Cancerous tumours can spread and infiltrate other tissues through blood vessels. This metastasis is driven by biochemical signals and a physical interaction with blood vessel endothelium. A critical step in this process is the invasion of the extracellular matrix (ECM) by cancer cells.
The ECM is a network of proteins, polysaccharides and growth factors that provide a platform for cell migration and act as supporting glue between cells. As of now, investigation of cancer metastasis through the ECM is held back by the lack of an effective model to study the physical interaction between cancerous and vascular cells, as well as by poor image resolution offered by current models, which do not allow quantification of the invasion process.

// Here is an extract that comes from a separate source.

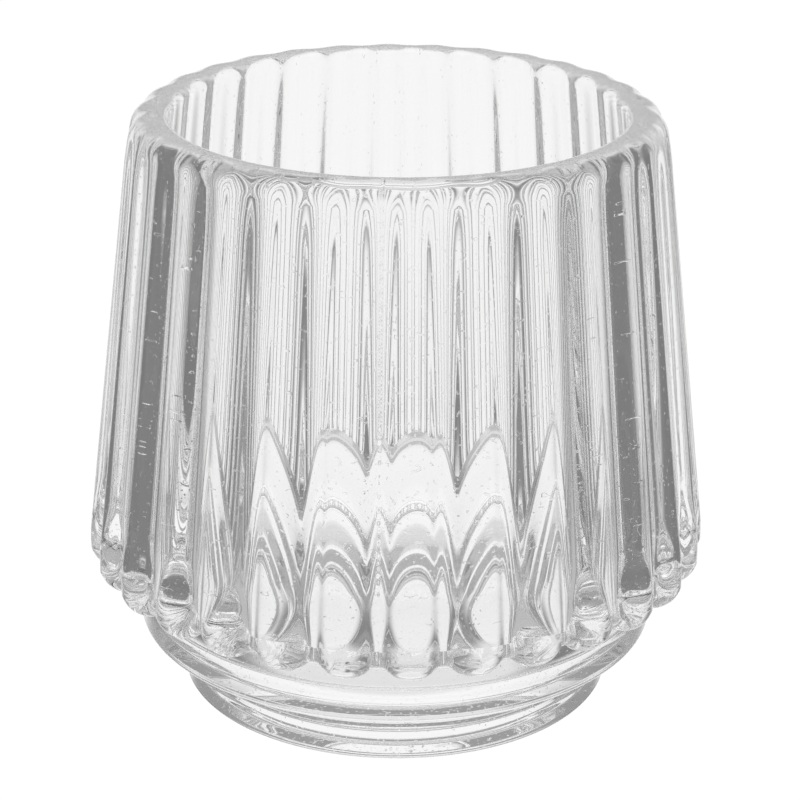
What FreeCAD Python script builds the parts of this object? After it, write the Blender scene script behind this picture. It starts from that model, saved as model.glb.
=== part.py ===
import FreeCAD, Part
import math
import os

# Mould-blown tealight holder in clear glass: one open cup with a ring of round vertical ribs,
# a smooth collar below them and a plain foot. The inside follows the outside, so the well is
# wider at its belly than at its mouth. Millimetres, +Z up, origin at the centre of the circle
# that the foot stands on. One rib groove lies SEAM_ANGLE round from +X.

Vector = FreeCAD.Vector
ORIGIN = Vector(0, 0, 0)
UP = Vector(0, 0, 1)

# overall
HEIGHT = 80.0
RIB_COUNT = 30
SEAM_ANGLE = 266.9          # degrees from +X, anticlockwise seen from above

# ribs: each is the path of one ball, from its lower end up to the rim
RIB_BALL_RADIUS = 4.5
RIB_CREST_RADIUS_BELLY = 42.0
RIB_CREST_RADIUS_RIM = 35.1
RIB_END_HEIGHT = 20.9        # height of the ball's centre at the rib's lower end
RIM_REFERENCE_HEIGHT = 78.0  # height at which the crest radius at the rim is measured
RIB_OVERRUN = 6.0            # the ball path runs on above the rim before the rim is rounded

# rim
MOUTH_RADIUS = 29.7
RIM_INNER_ROUND = 1.5
RIM_OUTER_ROUND = 2.6
RIM_OUTER_RADIUS = 35.3      # where the rim's outer round becomes the wall

# candle well: a flat floor, one large round and a straight wall that leans as the ribs do
WELL_FLOOR_HEIGHT = 5.5
WELL_CORNER_ROUND = 20.0

# collar and foot
COLLAR_RADIUS = 35.2
COLLAR_HEIGHT = 8.4          # underside of the collar, which is the top of the foot
COLLAR_ROUND = 1.3
FOOT_RADIUS = 29.3
FOOT_ROUND = 0.8
FOOT_FILLET = 0.6            # inside corner between the foot and the collar's underside

# underside
RECESS_RADIUS = 20.0
RECESS_DEPTH = 1.2
RECESS_ROUND = 1.0

CUTTER_OVERRUN = 10.0        # how far a cutting solid stands out of the part


def line(start, end):
    return Part.LineSegment(start, end).toShape()


def short_arc(start, centre, end):
    """Arc from start to end about centre, taking the short way."""
    middle_direction = (start - centre) + (end - centre)
    middle_direction.normalize()
    middle = centre + middle_direction * (start - centre).Length
    return Part.Arc(start, middle, end).toShape()


def point(radius, height):
    return Vector(radius, 0, height)


def revolve(edges):
    """Solid of revolution about Z from a closed outline in the XZ plane."""
    face = Part.Face(Part.Wire(edges))
    return face.revolve(ORIGIN, UP, 360)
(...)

Researchers from Boston University have now developed a microfluidic platform for modelling the infiltration of cancer cells into the ECM (Biofabrication 9 045001). This model exhibits cell migration without the use of biochemical gradients, while enabling imaging of cell–cell and cell–matrix interactions. The group used collagen hydrogels to model the ECM and monitored the migration and invasion of breast cancer cells. They established that incorporating endothelial cells into the model significantly boosted the rate of cancer cell invasion to the ECM, without the need for biochemical gradients to draw the cells across.

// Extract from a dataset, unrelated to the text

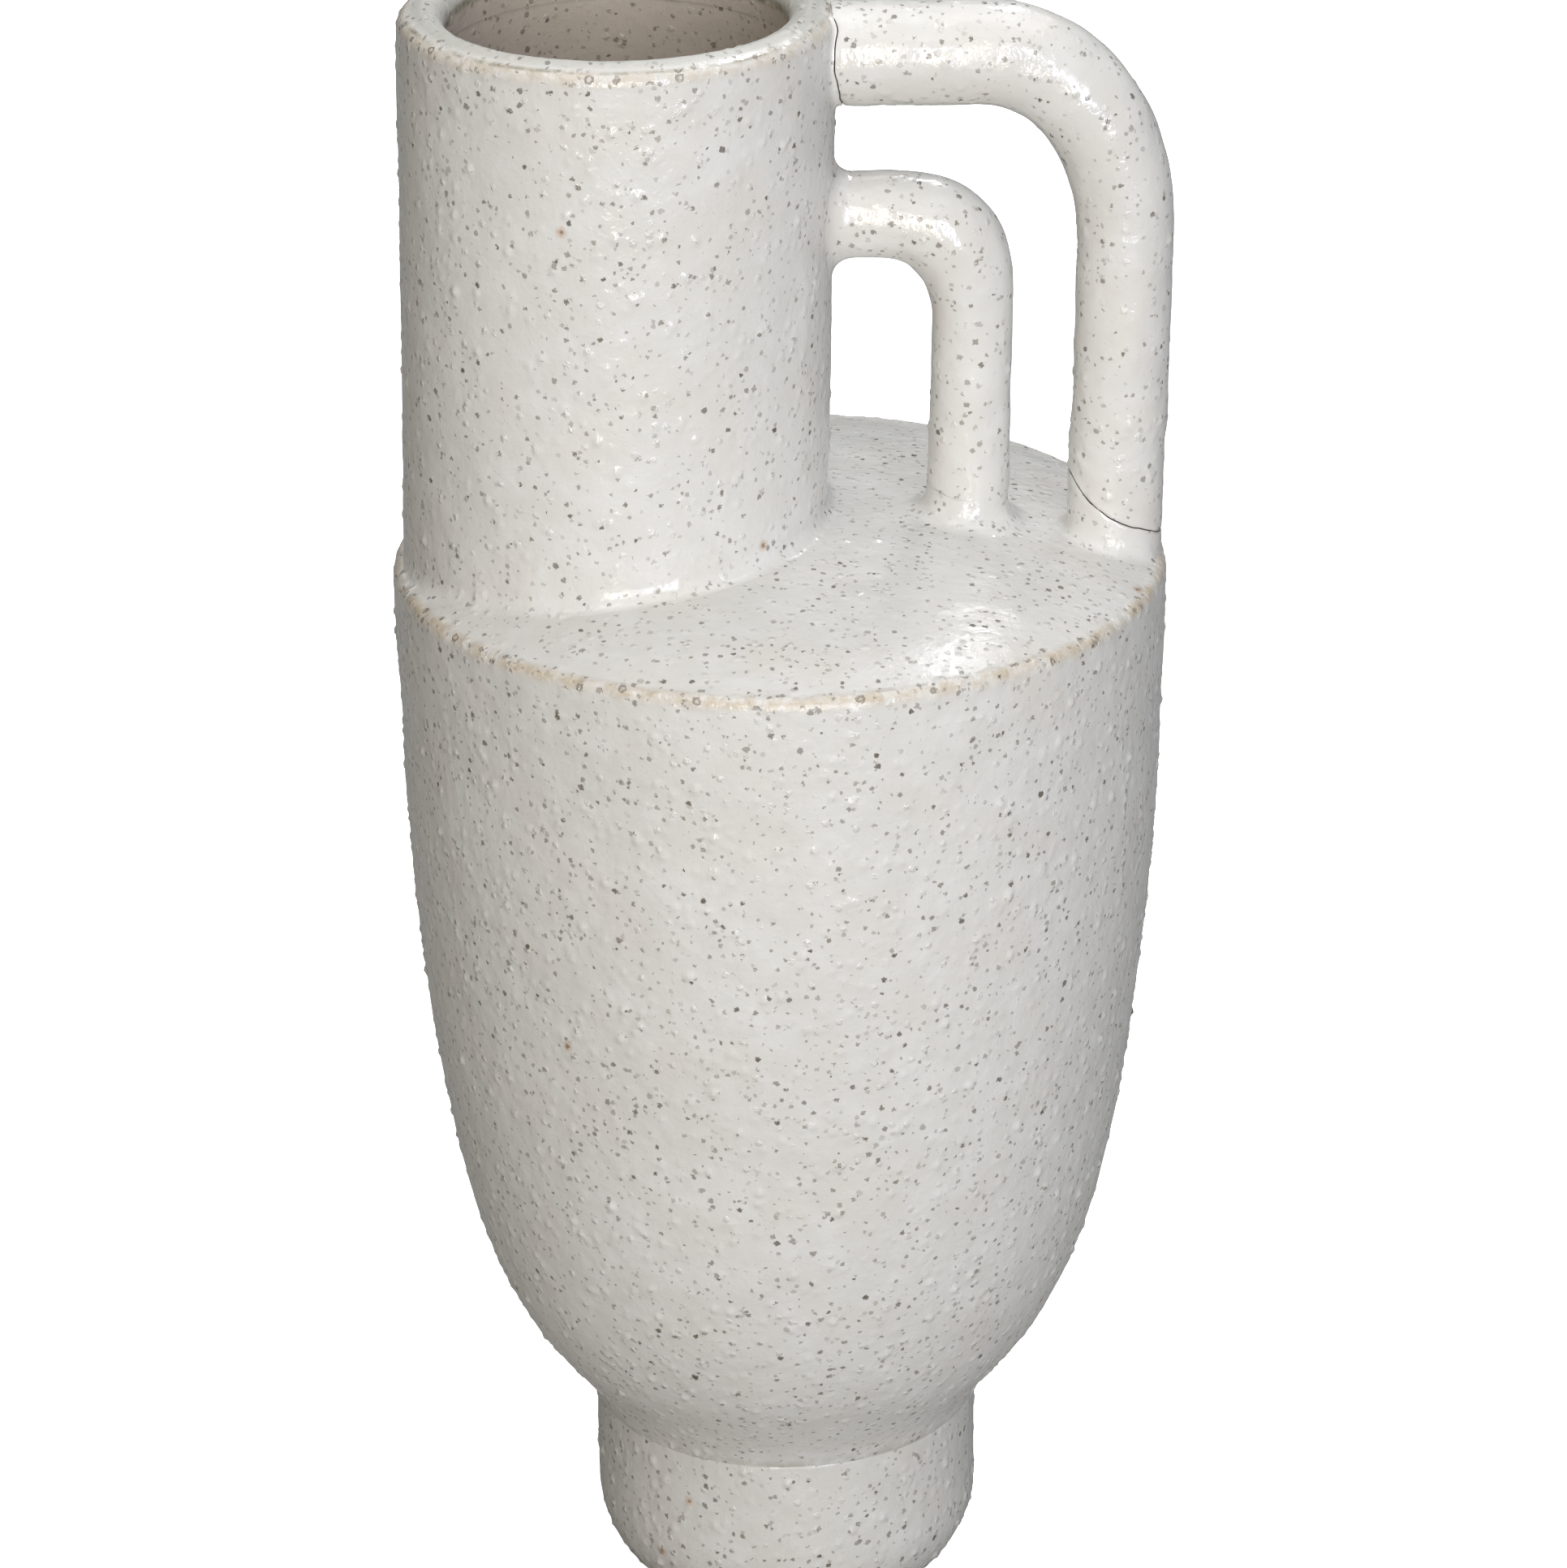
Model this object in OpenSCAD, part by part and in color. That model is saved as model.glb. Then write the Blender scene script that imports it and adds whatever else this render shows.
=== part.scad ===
// Handled stoneware vase: foot, body, shoulder disc, offset neck and two nested loop handles.
// Millimetres, +Z up. Origin at the centre of the foot, on the plane it stands on.
// The neck axis, the body axis and both handles lie in the plane y = 0.

/* [Foot] */
// outer radius of the foot
foot_r = 47.5; // [45:0.5:50]
// height of the crease between foot and body
foot_h = 50; // [44:1:56]
// radius of the rounded lower edge of the foot
foot_round = 18; // [12:1:20]
// thickness of the floor disc
floor_t = 8; // [6:0.5:11]
// height of the floor disc above the table
floor_lift = 1.5; // [1:0.5:3]
// outer radius of the floor disc
floor_r = 24; // [20:1:26]

/* [Body] */
// largest radius, at the shoulder edge
body_r = 91; // [88:1:95]
// height of the shoulder edge above the table
shoulder_z = 270; // [262:1:278]
// thickness of the body wall
wall = 8.5; // [7:0.5:9.5]
// how far the upright upper part of the wall reaches down
belly_reach = 194; // [180:2:200]
// how far the lower wall follows the slope at the foot
waist_reach = 24.5; // [18:0.5:30]
// slope of the lower wall at the foot, degrees from level
waist_slope = 69; // [60:1:80]

/* [Shoulder] */
// thickness of the shoulder disc
disc_t = 8; // [7:0.5:9]
// rise of the shoulder from its edge to its centre
dome_rise = 12.5; // [10:0.5:14]
// radius of the rounded shoulder edge
edge_round = 2.4; // [1.6:0.2:3]

/* [Neck] */
// outer radius of the neck
neck_r = 50; // [48:0.5:51]
// radius of the bore through the neck
bore_r = 39.5; // [38:0.5:41]
// distance of the neck axis from the body axis, towards -X
neck_shift = 37.5; // [36:0.5:38.5]
// height of the mouth above the table
mouth_z = 405.5; // [401:0.5:409]
// height of the lip coil
lip_h = 11; // [10:0.5:13]
// radius of the outer corner of the lip
lip_outer = 3.2; // [2.4:0.2:4]
// radius of the inner corner of the lip
lip_inner = 4.4; // [3.4:0.2:5]
// size of the glaze filled coil around the neck base
neck_fillet = 3.6; // [2.6:0.2:4.6]

/* [Outer handle] */
// radius of the outer handle rod
outer_rod = 11.2; // [10:0.2:12]
// height of the level run of the outer handle
outer_run_z = 392.2; // [389:0.2:394]
// distance of the outer leg from the body axis
outer_leg_x = 79.6; // [78:0.2:79.8]
// bend radius of the outer handle, at the rod centre
outer_bend = 35; // [30:1:38]
// mean height of the seam between outer leg and its stub, above the shoulder edge
stub_h = 15; // [13:0.5:18]
// slant of that seam, degrees
stub_slant = 34; // [20:1:38]

/* [Inner handle] */
// radius of the inner handle rod
inner_rod = 9.5; // [8.6:0.1:10]
// height of the level run of the inner handle
inner_run_z = 355; // [350:0.5:358]
// distance of the inner leg from the body axis
inner_leg_x = 45; // [43.6:0.2:46.2]
// bend radius of the inner handle, at the rod centre
inner_bend = 18; // [15:0.5:20]

/* [Joint coils] */
// fillet size where the outer handle meets the neck
outer_joint = 4.5; // [3:0.5:5.5]
// fillet size of the stub under the outer handle
stub_joint = 4.5; // [3:0.5:6]
// fillet size where the inner handle meets neck and shoulder
inner_joint = 6; // [4:0.5:7]

/* [Hidden] */
$fn = 192;
glaze = [0.86, 0.85, 0.81];
clay = [0.62, 0.54, 0.44];
foot_in = foot_r - wall;
wall_top = shoulder_z - disc_t;
body_in = body_r - wall;
edge_drop = 1;
dome_edge = shoulder_z + edge_drop;
dome_ball = (body_r * body_r + dome_rise * dome_rise) / (2 * dome_rise);
dome_mid = dome_edge + dome_rise - dome_ball;
lip_z = mouth_z - lip_h;
steps = 36;

// height of the shoulder surface at distance d from the body axis
function dome_z(d) = dome_mid + sqrt(dome_ball * dome_ball - d * d);
// slope of the shoulder surface there, degrees
function dome_slope(d) = asin(d / dome_ball);
// points of an arc in the section plane
function arc(cx, cy, r, a, b, n = 12) =
  [for (i = [0:n]) let (t = a + (b - a) * i / n) [cx + r * cos(t), cy + r * sin(t)]];
// outer curve of the body wall: a cubic from foot crease to wall top
wall_a = [foot_r, foot_h];
wall_b = wall_a + waist_reach * [cos(waist_slope), sin(waist_slope)];
wall_c = [body_r, wall_top - belly_reach];
wall_d = [body_r, wall_top];
function cubic(t) = pow(1 - t, 3) * wall_a + 3 * t * pow(1 - t, 2) * wall_b
  + 3 * t * t * (1 - t) * wall_c + pow(t, 3) * wall_d;
function along(t) = 3 * pow(1 - t, 2) * (wall_b - wall_a)
  + 6 * t * (1 - t) * (wall_c - wall_b) + 3 * t * t * (wall_d - wall_c);
function inward(t) = let (v = along(t)) [-v[1], v[0]] / norm(v);

// solid bounded above by the shoulder surface, lowered by `drop`, out to radius `reach`
module under_dome(drop = 0, reach = 100) {
  rotate_extrude()
    polygon(concat(
      [[0, wall_top - 40], [reach, wall_top - 40]],
      [for (i = [20:-1:0]) let (t = asin(reach / (dome_ball - drop)) * i / 20)
        [(dome_ball - drop) * sin(t), dome_mid + (dome_ball - drop) * cos(t)]]));
}

// section of the lip with both corners rounded
module lip_section(inner) {
  polygon(concat(
    [[inner, lip_z], [neck_r, lip_z]],
    arc(neck_r - lip_outer, mouth_z - 0.7 - lip_outer, lip_outer, 0, 80),
    [[(neck_r + bore_r) / 2 + 0.6, mouth_z]],
    inner < bore_r ? [[inner, mouth_z]]
      : arc(bore_r + lip_inner, mouth_z - 0.7 - lip_inner, lip_inner, 100, 180)));
}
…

Lead author Laura Blaha and colleagues used microfabrication techniques to create polydimethylsiloxane (PDMS) microfluidic chips with specific dimensions. These dimensions create a surface tension that restricts fluid flow between compartments, but allows cells to migrate and interact with the other cellular compartments.
Importantly, the thickness of the chip facilitated imaging of cells and their interactions. This is a big advantage over models commonly used to investigate tumour migration, which use transwell chamber devices, limiting the quality of images and the ability to draw effective conclusions from studies.
The platform enables staining of specific ECM and cell-cell interaction markers. Due to the chip’s straight, parallel channel design, protein staining protocols like the one described in the study can be completed with ease. This allowed the group to establish the production of ECM proteins from endothelial cells within the model.
The authors predict that this model could be used in future experiments to probe the specific membrane proteins that enable the invasion of cancer cells to the ECM. A similar microfluidic model could also be used to model cell-cell and cell-matrix interactions for multiple diseases. The correct use of this microfluidic model might potentially lead to therapies for various diseases, including many different metastatic cancers.